Hart's call triggered the biggest celebration in Philadelphia sports history. More than two million people attended the parade celebrating the Flyers' win.

His signature goal call was:

He shoots, he scores, for a case of Tastykake!

Tasty Baking Company was (and still is as of 2024) a Philadelphia Flyers sponsor and awards a case of their desserts whenever a Flyers' player scores. The cases are usually given to charity in the player's name.

In the early 1980s, he was also one of the voices of the NHL on USA. His signature phrase, which he used at the end of games, was "Good night and good hockey!" Hart succeeded Hall of Famer Roy Shudt as the announcer at Brandywine Raceway in Wilmington, Delaware, in 1984. He called the horse races there until the track closed in 1989.

Hart and ice hockey historian Bruce C. Cooper co-authored The Hockey Trivia Book published by Leisure Press in 1984, and his autobiography entitled SCORE! (co-authored with Buzz Ringe) was published by Bonus Books in 1990. A feature-length documentary film about Hart's life entitled "All Hart" is in production by Green Creek Films.

Hart did the play-by-play for the 1973 Final of the North American Soccer League (NASL) between the Philadelphia Atoms and Dallas Tornado. Walter Chyzowych, future head coach of the United States men's national soccer team, provided color commentary.

==Post broadcasting career==
Hart was inducted into the Hockey Hall of Fame in November 1997, receiving the Foster Hewitt Memorial Award. He came out of retirement in 1997 to announce for the Philadelphia Phantoms, the Flyers’ minor league affiliate. He announced the team's Calder Cup championship series before retiring at the end of the 1998–99 season. Hart also was the host of a little-known local radio talk show on WBCB 1490 AM in Bucks County, Pennsylvania. It featured former and current Flyers players and coaches as well as players from the minor league Philadelphia Phantoms.

==Personal life==
Hart died from a variety of illnesses on July 14, 1999. He had been a resident of Cherry Hill, New Jersey.
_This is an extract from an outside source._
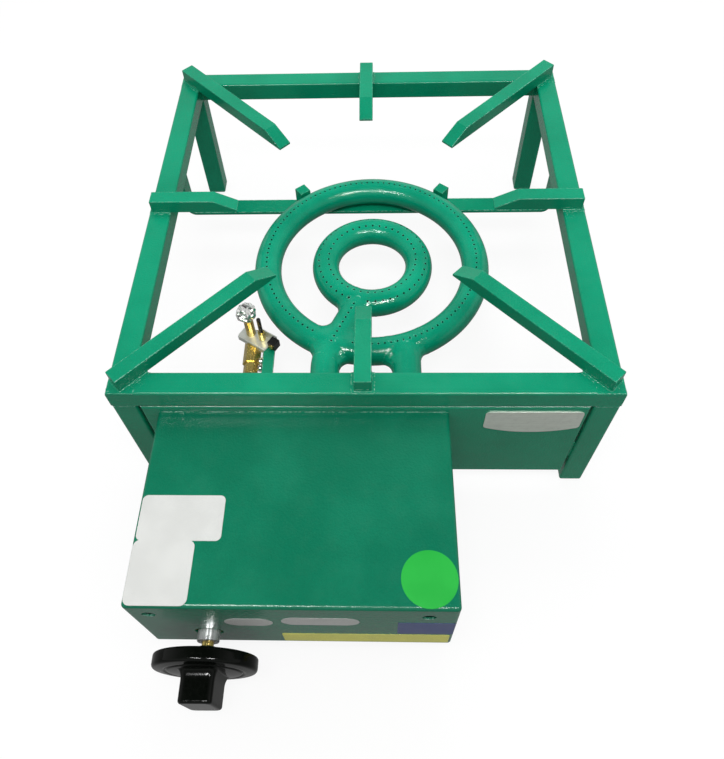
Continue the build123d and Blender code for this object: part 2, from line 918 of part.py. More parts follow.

Hart's daughter, Lauren Hart, is a professional recording artist, and regular performer of "The Star-Spangled Banner" and "O Canada" before many Flyers home games. She also performs a duet of "God Bless America" with a taped version of Kate Smith on several occasions, especially big games, among them games in the 2010 Stanley Cup Final. She wears number 68 on her Flyers jersey to honor the age of her father when he died.
The Broadcast Pioneers of Philadelphia inducted Gene Hart into their Hall of Fame in 2001.